しかし、今回は漢字指導。しかも初対面の学生さん(大学生)が模擬授業のお相手。通常の方法ではない導入を考えなければいけない。
■ 「木のつく漢字」を集める
模擬授業を考えるにあたって、数多くの文献にあたった。その中で導入としてピンと来たのが「木のつく漢字」を集めるというものだった。これは、上條晴夫氏が『授業でつかえる漢字あそびベスト50』(民衆社)の中に書
いていたものである。「林」「休」「査」といったように木のつく漢字はたくさんあり、それらを集めるというシンプルなゲームである。
導入に選んだ理由は次のようなものである。
・説明が容易。例示も簡単にできる。
・答えのハードルが低い。導入として取り組みやすい。
・たくさん答えを書くことによる達成感が味わえる。
・発表もスムーズにできる。
・他の子の答え(なかなか見つけられないもの)に共感できる。
実際の模擬授業で行った時には、先のよさが全部出た。

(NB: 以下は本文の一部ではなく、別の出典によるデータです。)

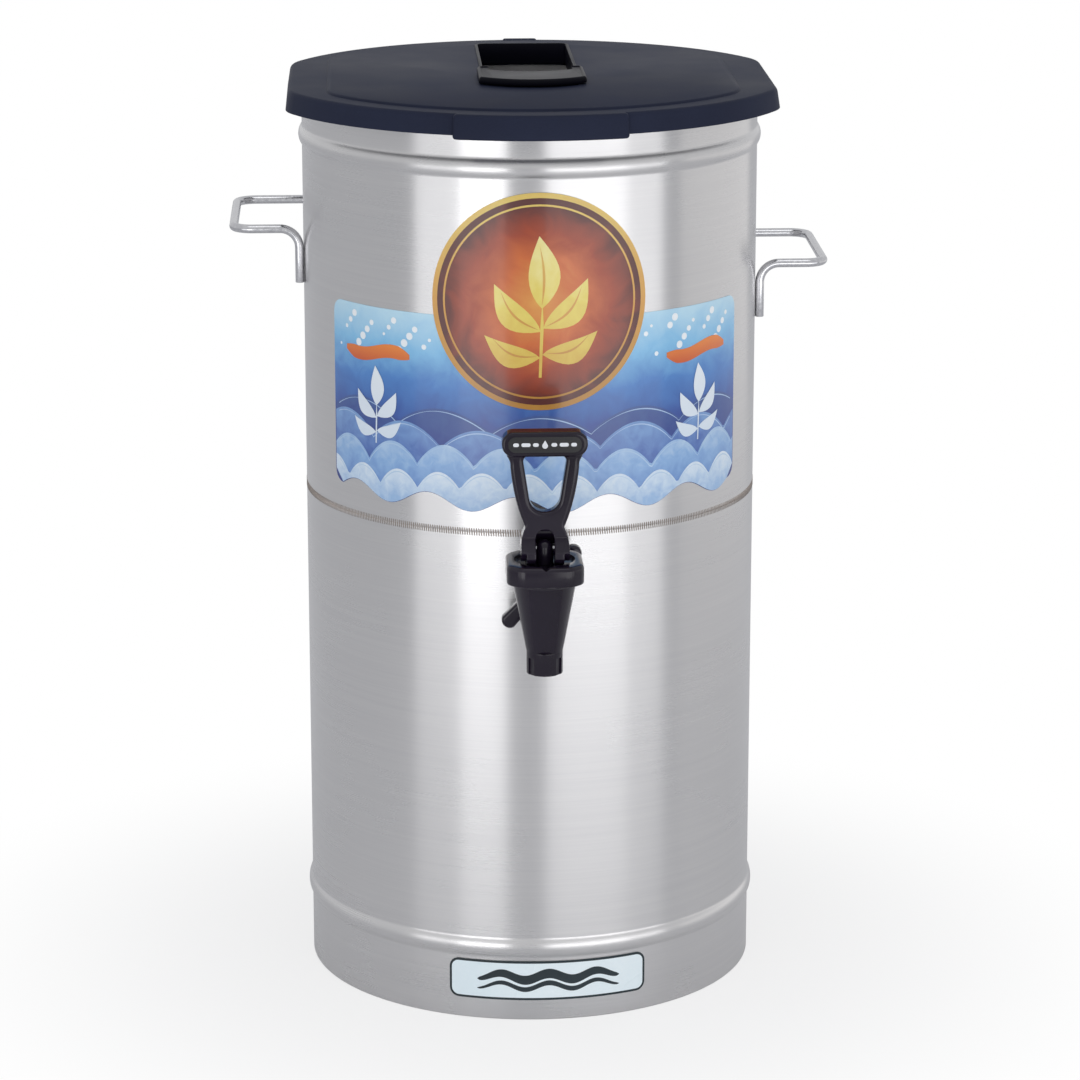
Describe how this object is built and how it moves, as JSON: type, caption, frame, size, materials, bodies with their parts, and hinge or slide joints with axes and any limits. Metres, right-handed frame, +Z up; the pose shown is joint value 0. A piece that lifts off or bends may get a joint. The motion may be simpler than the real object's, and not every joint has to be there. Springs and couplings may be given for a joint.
{
  "type": "iced tea dispenser",
  "caption": "Upright steel drink tank on a raised skirt, with a lift-off lid with a brew-through slot, side loop handles and a lever faucet held by a wing nut.",
  "frame": {"origin": "tank axis in the plane of the bottom hem, on which the dispenser stands", "axes": "+Z up along the tank axis, faucet towards -Y, +X to the right seen from the front"},
  "size_m": [0.3764, 0.3858, 0.5785],
  "materials": {
    "brushed_steel_sheet": "vertical brushed, satin",
    "steel_dish": "drawn, satin",
    "polished_rod": "bright drawn stainless rod",
    "printed_film": "printed vinyl, semi-gloss",
    "plate_face": "satin film with a dark edge line",
    "faucet_black": "moulded, semi-gloss",
    "label_black": "smooth film with white marks",
    "lid_black": "moulded, fine satin grain",
    "insert_black": "polished",
    "washer_rubber": "matt black",
    "cup_silicone": "translucent white silicone",
    "spring_steel": "bright wire",
    "nut_nylon": "moulded, satin"
  },
  "bodies": {
    "dispenser": {"tank_shell": "brushed_steel_sheet", "base_skirt": "brushed_steel_sheet", "tank_bottom": "steel_dish", "handle_left": "polished_rod", "handle_right": "polished_rod", "front_decal": "printed_film", "nameplate": "plate_face", "shank": "nut_nylon", "shank_washer_outer": "washer_rubber", "shank_washer_inner": "washer_rubber", "shank_locknut": "nut_nylon", "faucet_body": "faucet_black", "tailpiece_o_ring": "washer_rubber", "bonnet": "faucet_black", "seat_cup": "cup_silicone", "stem_spring": "spring_steel"},
    "wing_nut": {"wing_nut": "faucet_black"},
    "stem": {"valve_stem": "faucet_black", "lever_pin": "spring_steel"},
    "lever": {"lever_handle": "faucet_black", "lever_label": "label_black"},
    "lid": {"lid": "lid_black", "brew_insert": "insert_black"}
  },
  "joints": [
    {"name": "lid_lift", "type": "slide", "parent": "dispenser", "child": "lid", "axis": [0, 0, 1], "range_m": [0, 0.2]},
    {"name": "lever_tilt", "type": "hinge", "parent": "stem", "child": "lever", "pos_m": [0, -0.2, 0.3212], "axis": [1, 0, 0], "range_deg": [0, 55], "stiffness_Nm_per_rad": 0.042, "springref_deg": -38.96},
    {"name": "stem_lift", "type": "slide", "parent": "dispenser", "child": "stem", "axis": [0, 0, 1], "range_m": [0, 0.0055], "deforming": ["stem_spring", "seat_cup"]},
    {"name": "wing_nut_turn", "type": "hinge", "parent": "dispenser", "child": "wing_nut", "pos_m": [0, -0.16, 0.287], "axis": [0, -1, 0], "continuous": true}
  ],
  "couplings": [
    {"joint": "stem_lift", "follows": "lever_tilt", "m_per_rad": 0.0057296}
  ]
}
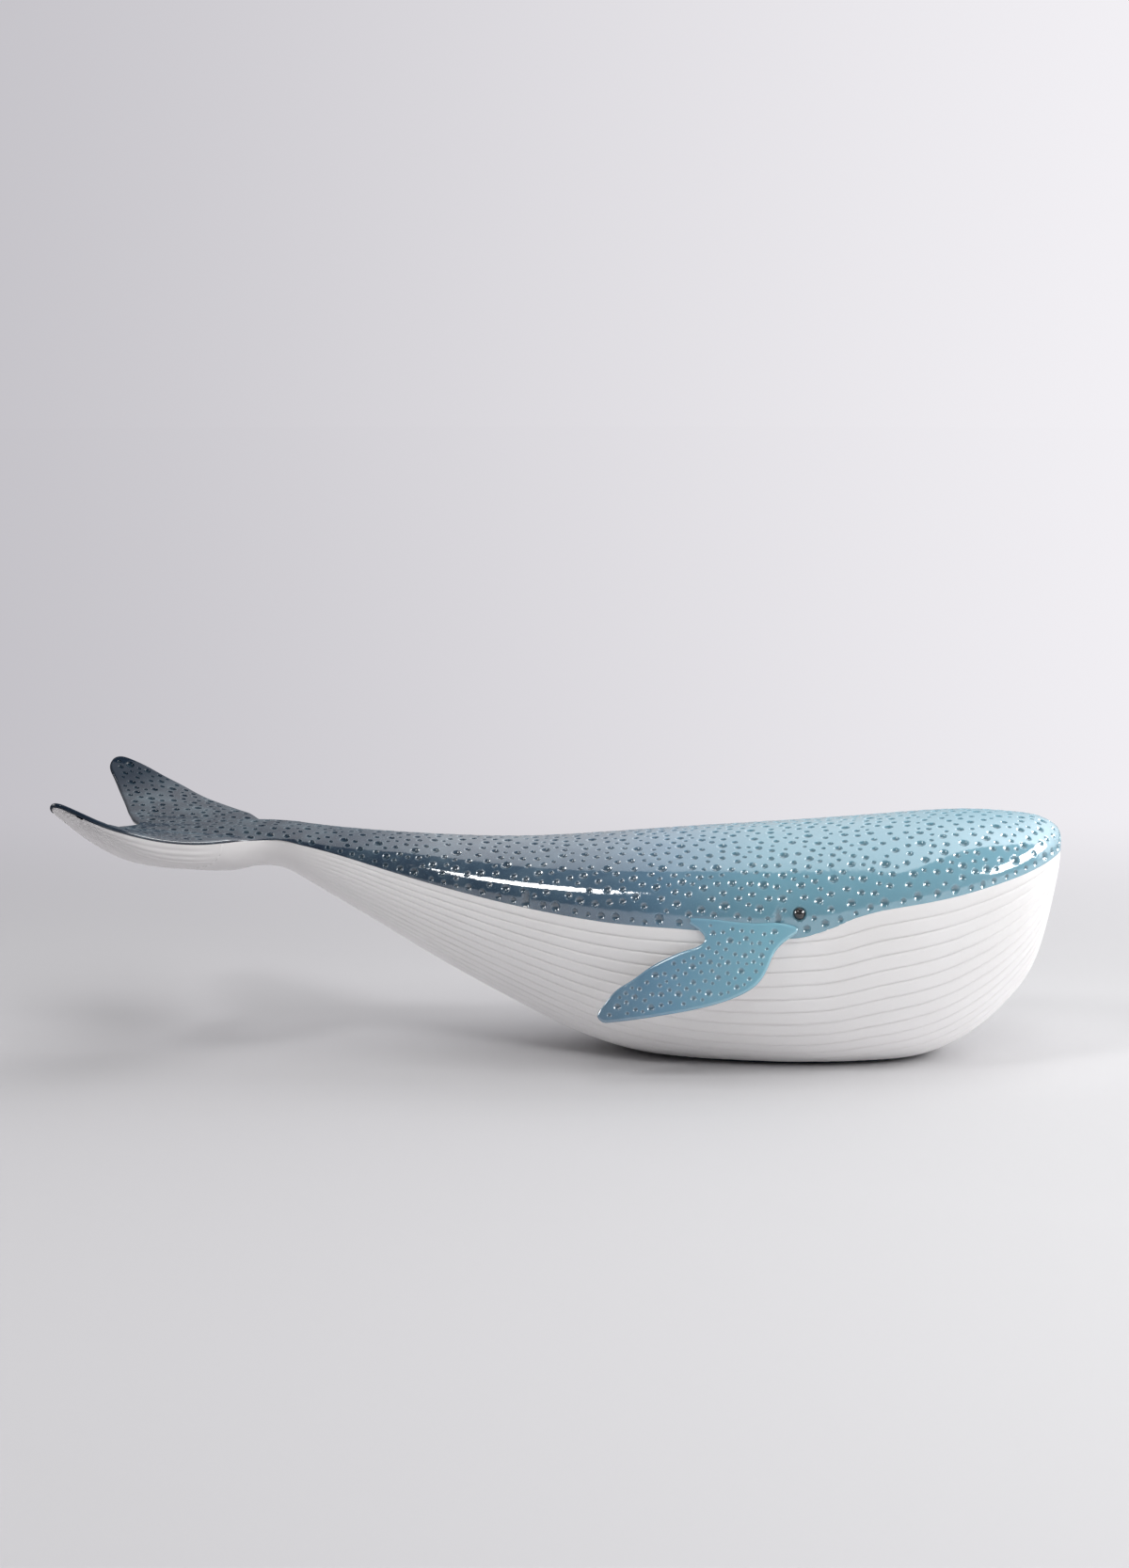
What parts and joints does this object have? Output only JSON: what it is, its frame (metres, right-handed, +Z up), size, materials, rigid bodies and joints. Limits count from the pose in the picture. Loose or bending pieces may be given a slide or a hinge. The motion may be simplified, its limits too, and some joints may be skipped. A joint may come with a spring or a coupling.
{
  "type": "whale figurine",
  "caption": "Resting ceramic whale ornament with a dimpled glazed back and flukes, a pleated bare belly, leaf-shaped side fins and a flat felt-padded base.",
  "frame": {"origin": "middle of the footprint, on the underside of the felt pad that it stands on", "axes": "+X towards the nose, +Y towards the whale's left side, +Z up"},
  "size_m": [0.4775, 0.1616, 0.132],
  "materials": {
    "blue_glaze": "glossy lustre glaze, steel blue at the head to slate navy at the flukes, dimpled",
    "white_bisque": "matt unglazed white porcelain with fine incised pleats",
    "black_glaze": "glossy black glaze",
    "navy_felt": "thin pressed wool felt",
    "black_rubber": "matt moulded rubber"
  },
  "bodies": {
    "root": {"back_shell": "blue_glaze", "belly_shell": "white_bisque", "fluke_upper_shell": "blue_glaze", "fluke_lower_shell": "white_bisque", "left_pectoral_fin": "blue_glaze", "right_pectoral_fin": "blue_glaze", "left_eye": "black_glaze", "right_eye": "black_glaze", "base_pad": "navy_felt", "vent_stopper": "black_rubber"}
  },
  "joints": []
}
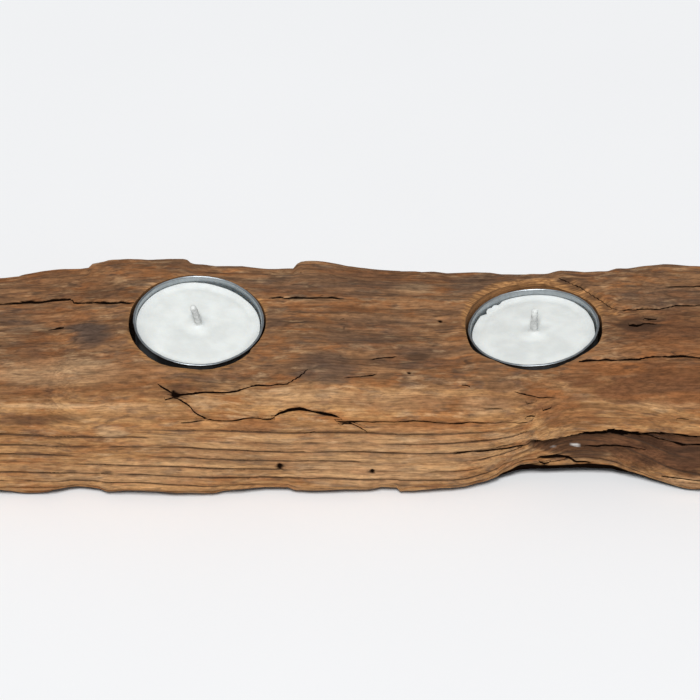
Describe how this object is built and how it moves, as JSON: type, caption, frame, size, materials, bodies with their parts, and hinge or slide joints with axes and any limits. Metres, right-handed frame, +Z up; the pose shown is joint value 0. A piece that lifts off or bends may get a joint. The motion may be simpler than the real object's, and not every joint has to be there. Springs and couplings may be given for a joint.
{
  "type": "tealight holder",
  "caption": "Long weathered driftwood block that stands on a flat underside and holds tealights side by side in drilled round recesses.",
  "frame": {"origin": "under the middle of the driftwood block, on the surface it stands on", "axes": "+X along the block from the left tealight to the right one, +Z up, -Y to the front"},
  "size_m": [0.3, 0.0689, 0.0428],
  "materials": {
    "driftwood": "raw, weathered, cracked along the grain",
    "cup_metal": "thin drawn foil, satin",
    "tab_metal": "pressed tinned steel",
    "wax": "white paraffin wax, slightly translucent",
    "wick": "braided cotton coated in wax"
  },
  "bodies": {
    "holder": {"driftwood_block": "driftwood"},
    "cup_left": {"left_cup": "cup_metal"},
    "candle_left": {"left_wax": "wax", "left_wick": "wick", "left_wick_tab": "tab_metal"},
    "cup_right": {"right_cup": "cup_metal"},
    "candle_right": {"right_wax": "wax", "right_wick": "wick", "right_wick_tab": "tab_metal"}
  },
  "joints": [
    {"name": "left_cup_lift", "type": "slide", "parent": "holder", "child": "cup_left", "axis": [0.0348, -0.0698, 0.997], "range_m": [0, 0.03]},
    {"name": "left_candle_lift", "type": "slide", "parent": "cup_left", "child": "candle_left", "axis": [0.0348, -0.0698, 0.997], "range_m": [0, 0.02]},
    {"name": "right_cup_lift", "type": "slide", "parent": "holder", "child": "cup_right", "axis": [-0.0697, 0.0523, 0.9962], "range_m": [0, 0.03]},
    {"name": "right_candle_lift", "type": "slide", "parent": "cup_right", "child": "candle_right", "axis": [-0.0697, 0.0523, 0.9962], "range_m": [0, 0.02]}
  ]
}
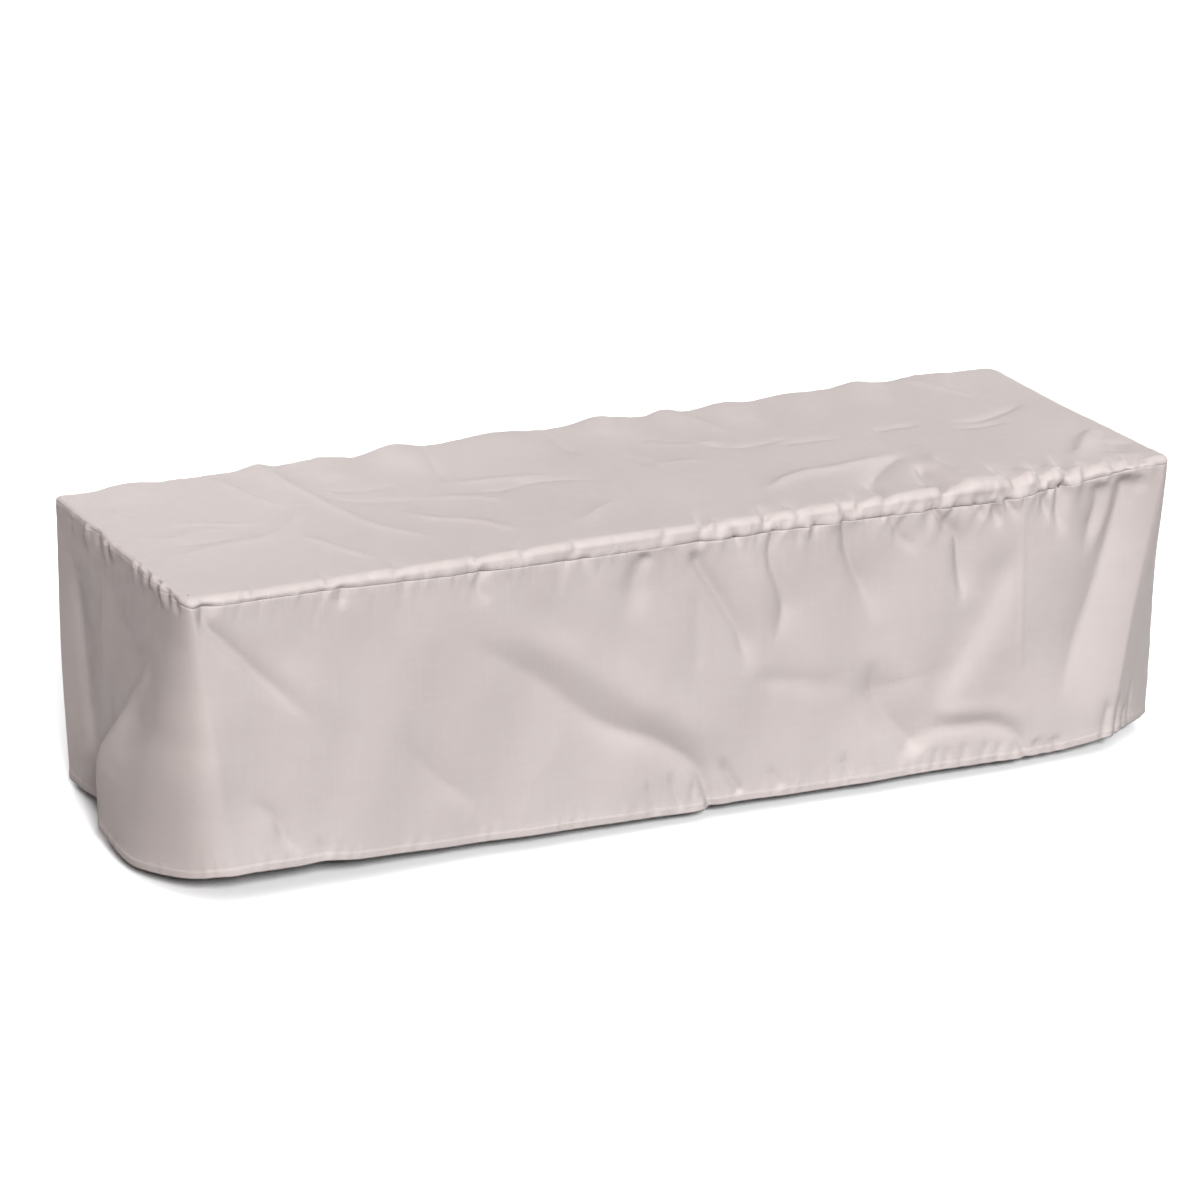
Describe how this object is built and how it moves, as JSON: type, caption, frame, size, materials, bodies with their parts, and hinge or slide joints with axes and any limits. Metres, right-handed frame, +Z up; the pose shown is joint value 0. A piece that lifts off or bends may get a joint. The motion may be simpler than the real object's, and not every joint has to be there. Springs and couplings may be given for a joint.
{
  "type": "lounge chair cover",
  "caption": "Fitted outdoor cover for a lounge chair: pale taupe coated cloth, a top panel sewn to a long skirt that hangs in soft uneven folds.",
  "frame": {"origin": "underside of the top panel, in the middle of its length and width, where the chair carries the cover", "axes": "+X along the cover's length, +Y towards its back, +Z up; the front with the wandering seam faces -Y"},
  "size_m": [2.1217, 0.7484, 0.588],
  "materials": {
    "cloth": "satin"
  },
  "bodies": {
    "root": {"top_panel": "cloth", "skirt": "cloth"}
  },
  "joints": []
}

15分のうちの5分間で学生さんたちは熱中して取り組んだ。そういう雰囲気であれば、授業もしやすい。残りは次のような内容を行った。
□ 「果」「巣」「桜」「梅」といった木のつく漢字の成り立ちを考えさせる
□ 「森」のように3つ重なった漢字について考えさせる(品、晶、轟など)
□ 3つ重なった漢字を創作し、発表させる
■ 他の先生方の導入から学ぶ
私の他の3人の先生方の導入は見事であった。
学生さんとコミュニケーションを深めるために、タッチ式の挨拶をしたり拍手をしたりする先生。フラッシュカードでテンポよく授業に入る先生。一気に学生さんたちは、集中していった。まさに教師のワザである。
『授業導入100のアイデア』(上條晴夫編著・たんぽぽ社)の中で上條氏は、「最近の子どもたちは、授業冒頭の『緊張度』が低くなってきている。いま授業導入にはサービス精神が必要になってきている」と解説をしている。そして、「教師のキャラクター」「子どもとの距離感」「教室の空気」の3つの観点から使い分けていくことを勧めている。
今回のシンポジウムでは、自分自身の導入や他の先生方の工夫によって、先の3観点からの実践を目の当たりにすることができた。同時にそれは、導入指導の基礎技術を学ぶことにつながった。
その点で、このように模擬授業を含んだセミナーは大きな価値があった。